David Morton, the regional co-ordination for the Sea Anglers Conservation Network in the North East, warned: "Recreational sea angling is one of the most popular participation hobbies in the North East, supporting many businesses and livelihoods.
"The proposed changes will affect many thousands of anglers in our region, as well as impacting upon the substantial contribution which recreational sea angling makes towards the region's economy."
USA – ASA HELPS TO SAVE THE SUMMER FLOUNDER
The American Sportfishing Association (ASA), the sportfishing industry’s trade association, is showing its support for summer flounder anglers by assisting the Save the Summer Flounder Fund (SSFF) in raising money for their efforts.

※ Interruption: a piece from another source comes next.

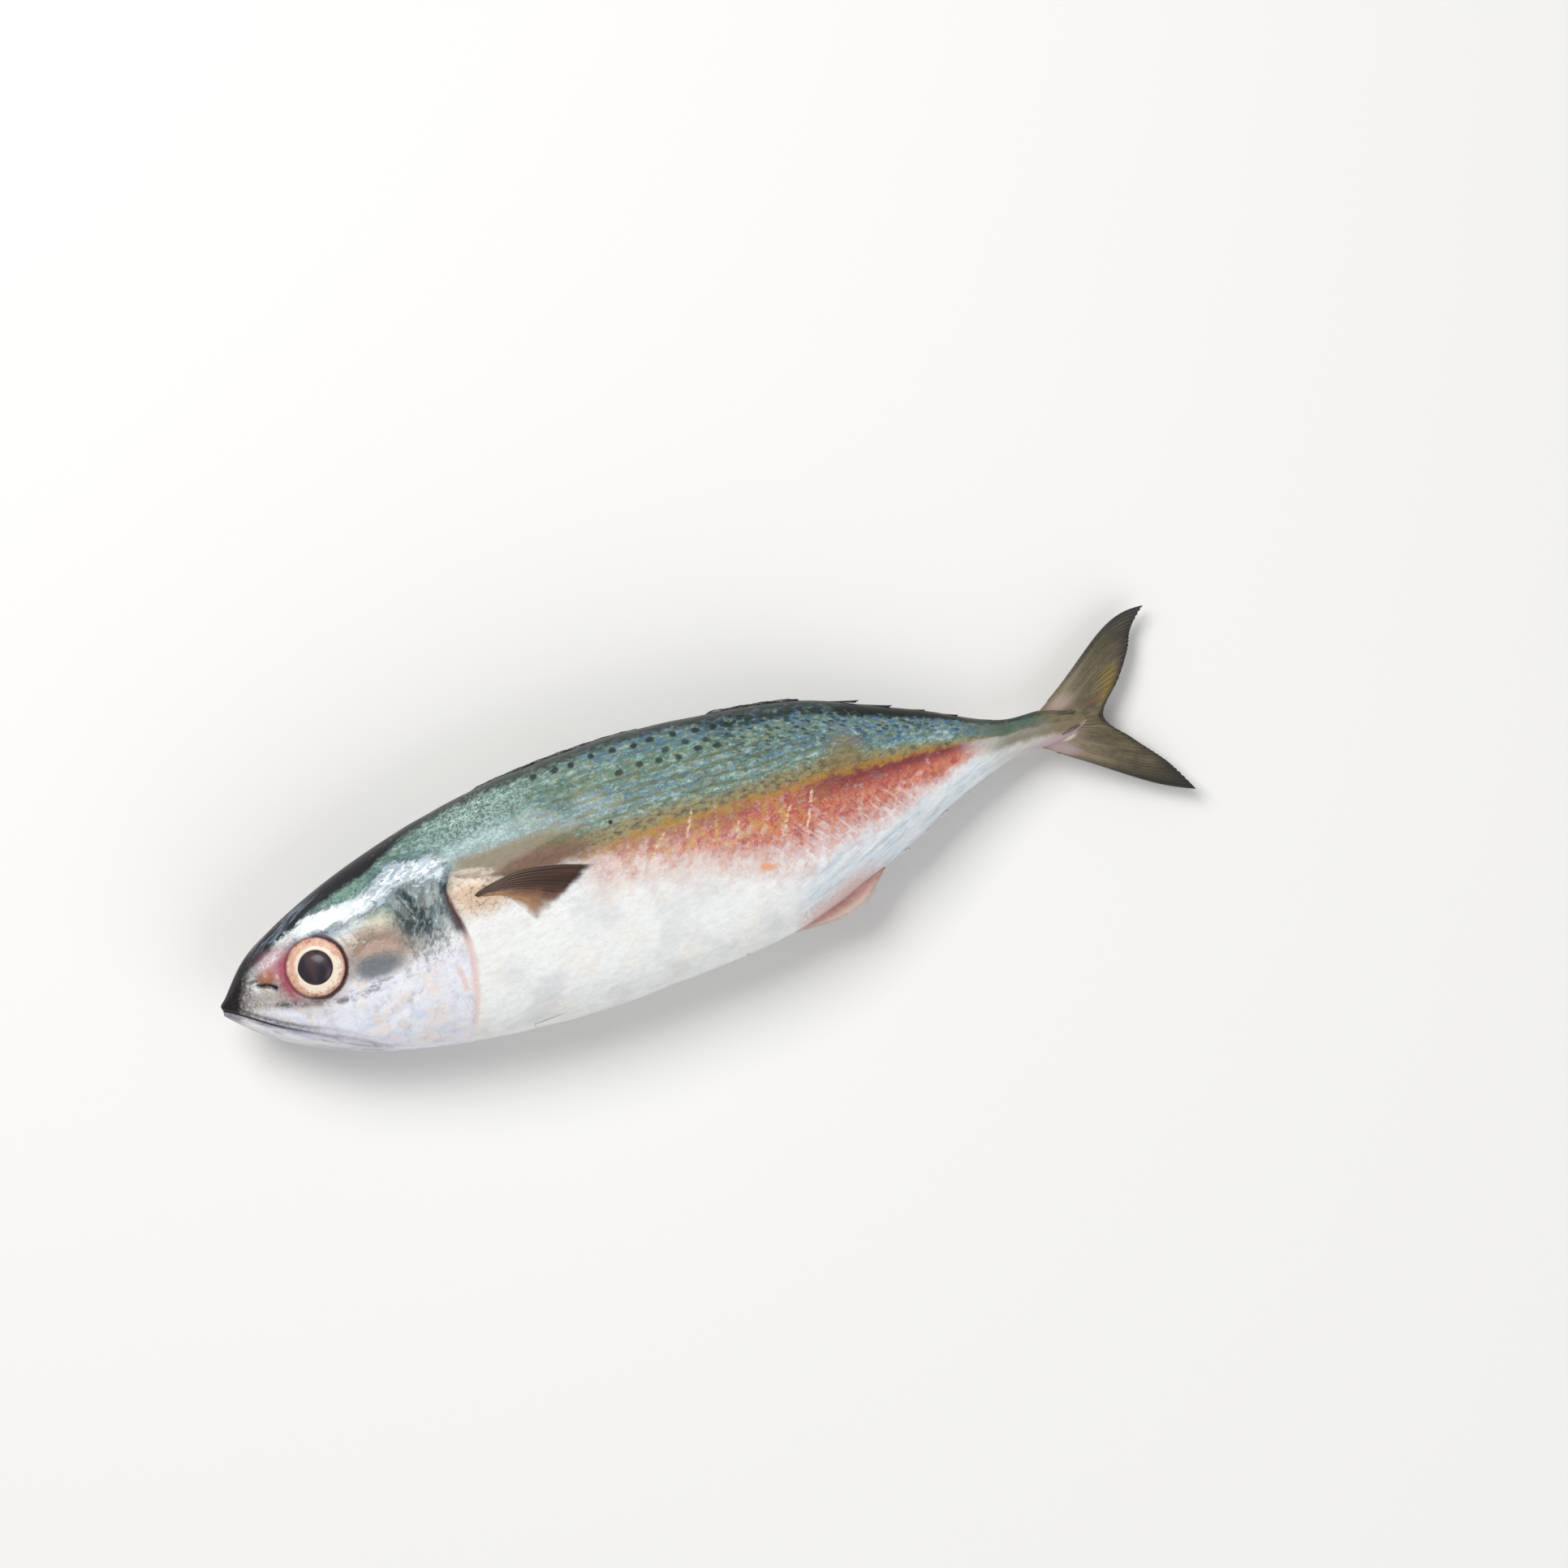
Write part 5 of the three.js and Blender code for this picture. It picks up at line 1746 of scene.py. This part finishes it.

The Fund was founded by a coalition of individuals, angler groups and businesses in the Mid-Atlantic states whose livelihoods are dependent on a healthy and vibrant recreational fishing industry.
ASA, along with its members American Rod & Gun and Henry’s/Big Rock Sports, is contributing to the Fund by donating a Mako 17-foot, center console boat with accessories to be raffled off on June 28, 2008, during an SSFF event in Brielle, New Jersey.
Mike Nussman, ASA president and CEO, says, “Rebuilding our fish stocks goes hand in hand with good fisheries management. As an association, we have been, are and will be on the side of using the most up-to-date and reliable science in order to manage our fisheries. This applies to both fresh and saltwater species.”
TURKEY – EIFAC SYMPOSIUM
The European Inland Fisheries Advisory Commission (EIFAC) is organising an international symposium on “Interactions between social, economic and ecological objectives of inland commercial and recreational fisheries and aquaculture” between 21 and 24 May 2008 in connection with its 25th Session in Antalya, Turkey.
Sustainability is at the core of efforts to develop and manage inland fisheries (i.e. commercial and recreational) and aquaculture in Europe. Sustainability in this context includes social, economic and ecological (or more broadly environmental) aspects, which are shaped by functioning governance structures and management institutions. Previous EIFAC symposia have shown that in many cases sustainability is not viewed from all these three aspects in an integrated manner.
To download the prospectus click here.
UK – COST OF FISHING LICENCE SET TO RISE
The cost of a fishing licence in the UK is set to rise after Hilary Benn, the environment secretary, announced spending cuts on recycling, canals, wildlife conservation and forestry.
The move is part of a recasting of the department's £3.94bn budget following a ministerial crisis meeting earlier this year, when officials realised that the department was facing a £1bn overspend in the next three years.
Although the Environment Agency, which issues licences, will get an extra £49m to spend on flood protection next year and another £4m on environmental protection - it will have to save money on protecting fisheries and take on new responsibilities. Fishing licences are expected to go up to cover the cost.